■ REQUIREMENT:
Starting with the line that contains "return plinth" and stopping after the line that contains "CLIP_FAR = 100.0", output every line exactly as it stands.

■ DATA EXCERPT:
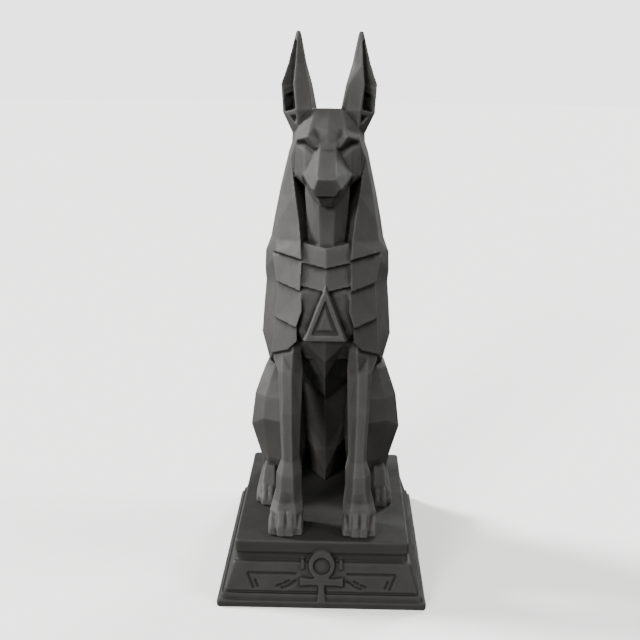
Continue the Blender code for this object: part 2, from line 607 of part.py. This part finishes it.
def add_wings(cutters):
    """Cut each wing's outline and feather lines as grooves with straight runs."""
    for label, side in (("left", -1), ("right", 1)):
        for number, line in enumerate(WING_LINES):
            places = [(side * x, z) for x, z in line]
            for run, (start, end) in enumerate(zip(places, places[1:])):
                add_stroke(f"wing_{label}_{number}_{run}", start, end, WING_LINE_WIDTH, cutters)


def make_plinth(pieces, material):
    """Make the stepped plinth with the winged ankh on its front."""
    forms = make_collection("plinth_forms")
    cutters = make_collection("plinth_cutters")
    plinth = loft("plinth", [plinth_ring(inset, height) for inset, height in plinth_profile()], pieces)
    add_ankh(forms, cutters)
    add_wings(cutters)
    add_boolean(plinth, "join_relief", "UNION", forms)
    add_boolean(plinth, "cut_relief", "DIFFERENCE", cutters)
    plinth.data.materials.append(material)
    return plinth


def main():
    """Build the statue."""
    clear_scene()
    pieces = make_collection(OBJECT_NAME)
    make_figure(pieces, make_material("figure_stone", STONE, STONE_ROUGHNESS))
    make_plinth(pieces, make_material("plinth_stone", PLINTH_STONE, STONE_ROUGHNESS))


main()
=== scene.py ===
"""Seated jackal statue on its stepped plinth, finished as a matte charcoal casting.

The faceted solids are rebuilt as fine surfaces with softly rounded arrises, the way a cast figure's edges are,
and given a grained finish, with highlight painted on the edges and shade painted into the grooves. Metres, +Z
up, the front faces -Y.
"""

import math

import bmesh
import bpy
import numpy as np
from bpy.props import FloatProperty, FloatVectorProperty, IntProperty, PointerProperty
from mathutils import Matrix, Vector


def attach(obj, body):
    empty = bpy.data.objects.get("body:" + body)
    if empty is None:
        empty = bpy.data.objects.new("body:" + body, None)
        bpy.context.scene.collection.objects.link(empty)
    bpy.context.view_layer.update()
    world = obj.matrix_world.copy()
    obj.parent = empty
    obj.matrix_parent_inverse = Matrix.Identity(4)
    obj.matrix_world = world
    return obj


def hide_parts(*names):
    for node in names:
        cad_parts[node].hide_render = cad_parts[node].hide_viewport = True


bl_info = {
    "name": "Seated jackal statue",
    "version": (1, 0, 0),
    "blender": (4, 5, 0),
    "location": "3D View > Sidebar > Statue",
    "description": "Softened facets, charcoal finish, floor, light and camera for the jackal statue",
    "category": "Object",
}

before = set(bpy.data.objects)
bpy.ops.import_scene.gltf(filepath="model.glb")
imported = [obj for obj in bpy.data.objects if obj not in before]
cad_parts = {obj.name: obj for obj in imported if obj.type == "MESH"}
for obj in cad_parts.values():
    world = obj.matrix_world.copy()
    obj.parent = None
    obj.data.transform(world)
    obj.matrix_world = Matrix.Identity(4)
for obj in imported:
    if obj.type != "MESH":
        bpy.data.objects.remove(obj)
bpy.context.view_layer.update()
IMAGE_SIDE = 640
SENSOR_WIDTH = 36.0
CLIP_NEAR = 0.01
CLIP_FAR = 100.0

# Corners of a solid that lie closer than this are one corner, in metres
WELD_DISTANCE = 1e-6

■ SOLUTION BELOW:
    return plinth


def main():
    """Build the statue."""
    clear_scene()
    pieces = make_collection(OBJECT_NAME)
    make_figure(pieces, make_material("figure_stone", STONE, STONE_ROUGHNESS))
    make_plinth(pieces, make_material("plinth_stone", PLINTH_STONE, STONE_ROUGHNESS))


main()
=== scene.py ===
"""Seated jackal statue on its stepped plinth, finished as a matte charcoal casting.

The faceted solids are rebuilt as fine surfaces with softly rounded arrises, the way a cast figure's edges are,
and given a grained finish, with highlight painted on the edges and shade painted into the grooves. Metres, +Z
up, the front faces -Y.
"""

import math

import bmesh
import bpy
import numpy as np
from bpy.props import FloatProperty, FloatVectorProperty, IntProperty, PointerProperty
from mathutils import Matrix, Vector


def attach(obj, body):
    empty = bpy.data.objects.get("body:" + body)
    if empty is None:
        empty = bpy.data.objects.new("body:" + body, None)
        bpy.context.scene.collection.objects.link(empty)
    bpy.context.view_layer.update()
    world = obj.matrix_world.copy()
    obj.parent = empty
    obj.matrix_parent_inverse = Matrix.Identity(4)
    obj.matrix_world = world
    return obj


def hide_parts(*names):
    for node in names:
        cad_parts[node].hide_render = cad_parts[node].hide_viewport = True


bl_info = {
    "name": "Seated jackal statue",
    "version": (1, 0, 0),
    "blender": (4, 5, 0),
    "location": "3D View > Sidebar > Statue",
    "description": "Softened facets, charcoal finish, floor, light and camera for the jackal statue",
    "category": "Object",
}

before = set(bpy.data.objects)
bpy.ops.import_scene.gltf(filepath="model.glb")
imported = [obj for obj in bpy.data.objects if obj not in before]
cad_parts = {obj.name: obj for obj in imported if obj.type == "MESH"}
for obj in cad_parts.values():
    world = obj.matrix_world.copy()
    obj.parent = None
    obj.data.transform(world)
    obj.matrix_world = Matrix.Identity(4)
for obj in imported:
    if obj.type != "MESH":
        bpy.data.objects.remove(obj)
bpy.context.view_layer.update()
IMAGE_SIDE = 640
SENSOR_WIDTH = 36.0
CLIP_NEAR = 0.01
CLIP_FAR = 100.0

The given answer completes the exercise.